Viewership for all forms of programming has decreased in recent years, in part because of competition from streaming programs.

Viewership for the Oscars has dropped substantially in recent years, which has been attributed to the lack of box office success of the best picture nominees.

The Oscar ceremonies since 2018 are the only ones to average less than 30 million viewers. Individual viewership figures have been kept since 1974. The Oscars have aired on ABC each year since 1976. Its contract with the Academy of Motion Picture Arts and Sciences to air them runs through 2028.

The most-watched Academy Awards ceremony was in 1998, when an average of 55.25 million viewers watched then-box office record-setter "Titanic" win the best picture Oscar. Billy Crystal was the host that year.

While the Oscars will retain its customary distinction as the television season's most-watched awards show it will lose the title of the most-watched entertainment program to CBS' post-Super Bowl premiere of the reimagined version of "The Equalizer," which averaged 20.404 million viewers.

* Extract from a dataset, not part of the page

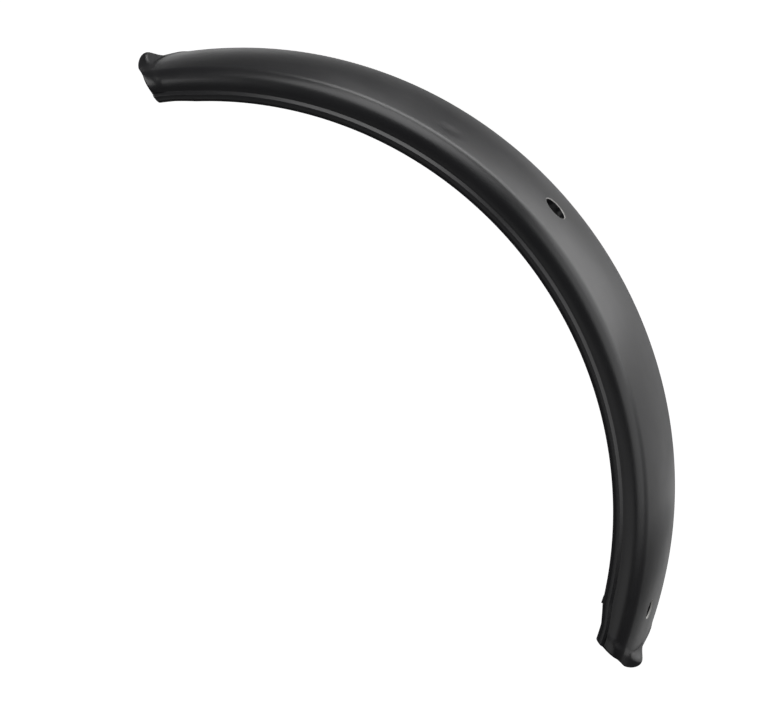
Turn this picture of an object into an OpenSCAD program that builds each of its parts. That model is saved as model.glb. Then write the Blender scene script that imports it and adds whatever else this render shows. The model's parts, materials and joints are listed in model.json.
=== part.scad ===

The audience was the largest of an ABC prime-time program since last year's Oscars and will top the weekly ratings which will be released Tuesday.

The Oscars will be the second ABC program in the 31-week-old 2020-21 prime-time season to finish first in the ratings, joining its two-hour town hall with Joe Biden, "The Vice President and the People," the most-watched program in the season's fourth week.

Among the benefits to ABC of carrying the Oscars include exposing viewers who don't ordinarily watch its programming to promos of future programming. ABC aired promos for its first-season drama "Big Sky," Sunday's "American Idol" episode and the new season of "The Bachelorette" scheduled to begin June 7 on the Oscar telecast.